When Rich writes about how Jewishness has shaped his ideas, he doesn’t talk of the synagogue or religion. In his memoir Ghost Light, he writes about growing up in suburban Washington, DC, the great-grandchild of Russian immigrants on his mother’s side and early German-Jewish immigrants on his father’s. “It would have been hard to guess that the Riches were Jewish, since they spoke no Hebrew, ate pork chops, and, in further defiance of their nominal religion’s practice, named their firstborn sons after their living fathers: I was Frank, Jr.,” Rich writes. “As my Rich grandparents refused to acknowledge their Jewishness, so they never spoke of anti-Semites or pogroms or Nazis.”
But a dearth of Jewish religious traditions does not mean Rich wasn’t shaped by the American-Jewish experience, and anti-Semitism remains one of the recurring themes of his writing. When fellow journalist Jack Newfield asked why, Rich explained: “I’ve thought a lot about where my motivation comes from because I’ve certainly not been a victim of anti-Semitism. It’s a larger cultural issue, which is typical of things I address in my column. Certainly, in this century, anti-Semitism has been a strain of the far Right in this country. The clue to it, to me, is that it’s not so much about anti-Semitism itself but the relation of anti-Semitism to all kinds of bigotry, including racism and homophobia.”
That is a classic gambit of 20th-century Jewish political involvement — a civil rights agenda that combines both parochial self-interest and a universal call for justice. Like the Jewish kids who rode south during Freedom Summer, Rich is apparently moved by the injustice he sees being inflicted on gays and artists and non-Christians. And like many of the mainstream Jewish organizations that supported those kids, he senses his personal stake in the battle. This is a Jewish ethic articulated by Lutheran minister Martin Niemoeller, who wrote the chilling Holocaust parable “First They Came for the Jews.”
Rich sees a straight line between the segregationists of the ’60s and today’s intolerant Right. “It’s part of the same syndrome to me,” he told Newfield. “In some cases it’s the same people who once were publicly racist about black people and are less likely to be so, or to show that, now.”

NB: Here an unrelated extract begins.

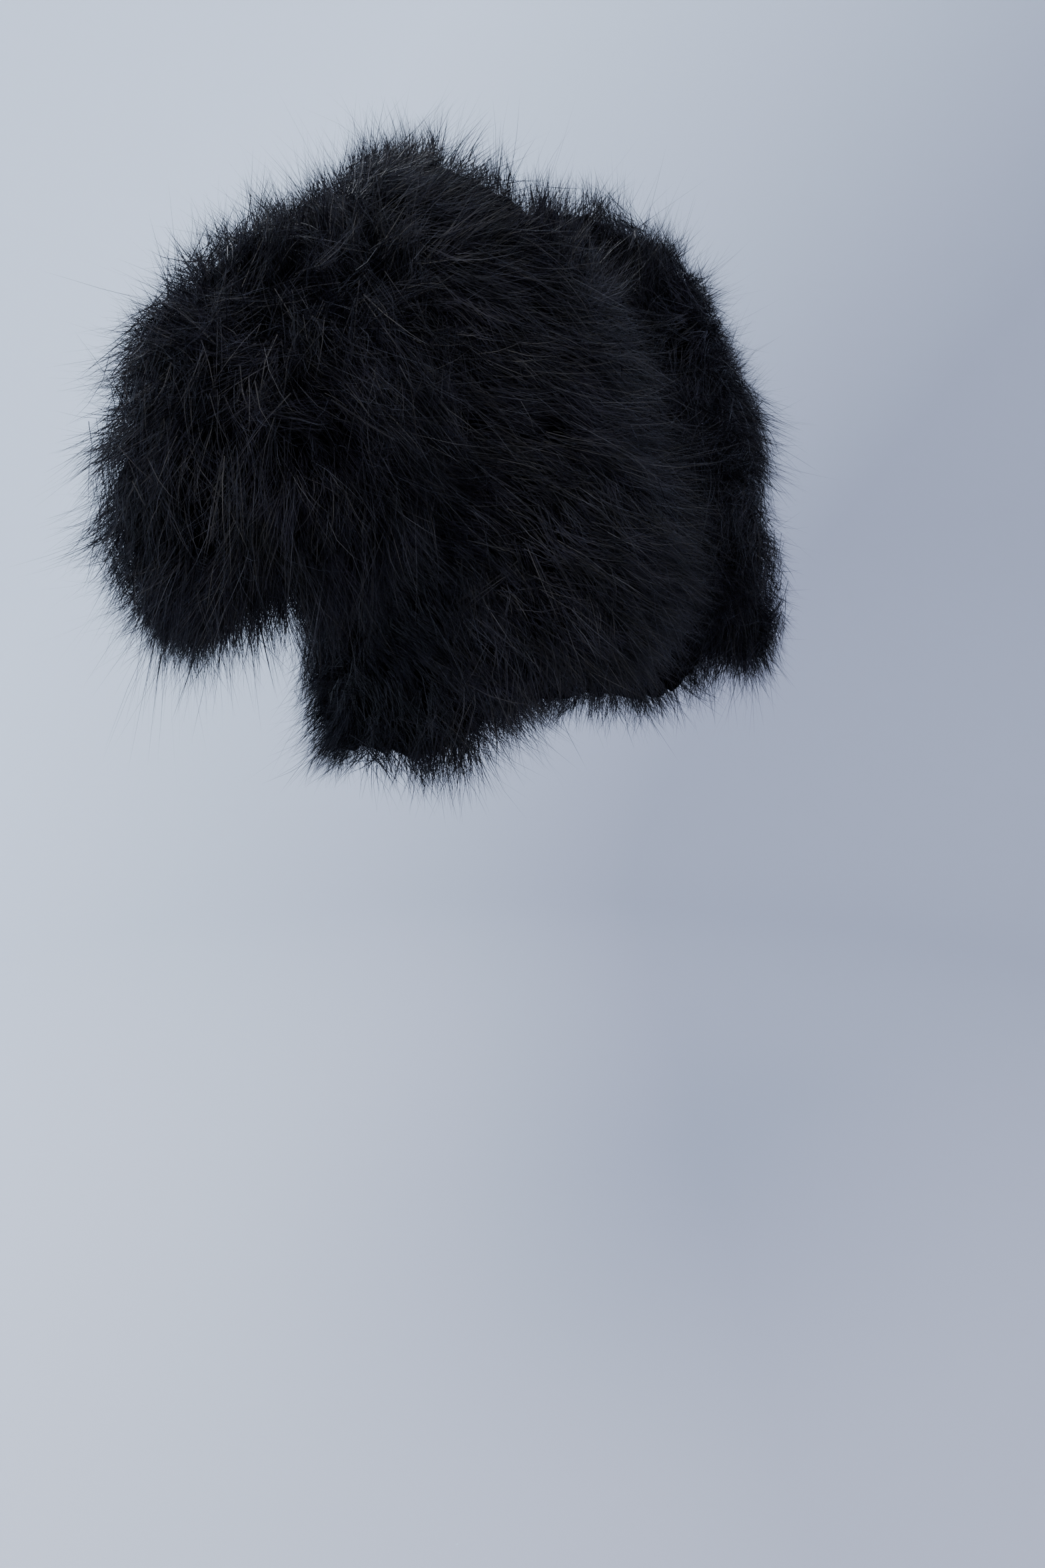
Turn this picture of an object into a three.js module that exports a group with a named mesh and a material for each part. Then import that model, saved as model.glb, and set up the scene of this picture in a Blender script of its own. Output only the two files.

Again, this is a sort of Jewish political universalism that demographers tell us is on its last legs. A previous generation of Jews was shaped by ethnic values — the inescapability of the Jewish neighborhoods they grew up in, the institutionalized anti-Semitism that defined them in academia and the workplace. Jews born after the Second World War, by contrast, have choices their parents and grandparents could barely dream of. A Jew can live anywhere, marry anyone, and work at anything, making all of us “Jews by choice.” The result is the triumph of what writer Sam Freedman has called the “Orthodox model” — an assertive Jewish identity based in religious expression. According to this model, Judaism will survive on the basis of those making the most proactive Jewish decisions — about day school, about synagogue attendance, about marrying other Jews.
But Jews like Rich continue to defy these predictions, demonstrating that an ethnic Jewish ethos is still a powerful force in the 21st century. As long as assimilated Jews retain their strong presence in the arts, journalism, academia, and politics — and as long as they consider their fields to be under assault — they will continue to be motivated not by the synagogue but by the strong undercurrents of Jewish history. And as long as powerful Americans use code words like the “East Coast elites,” we write off these kinds of Jewish thinkers and activists at our own peril.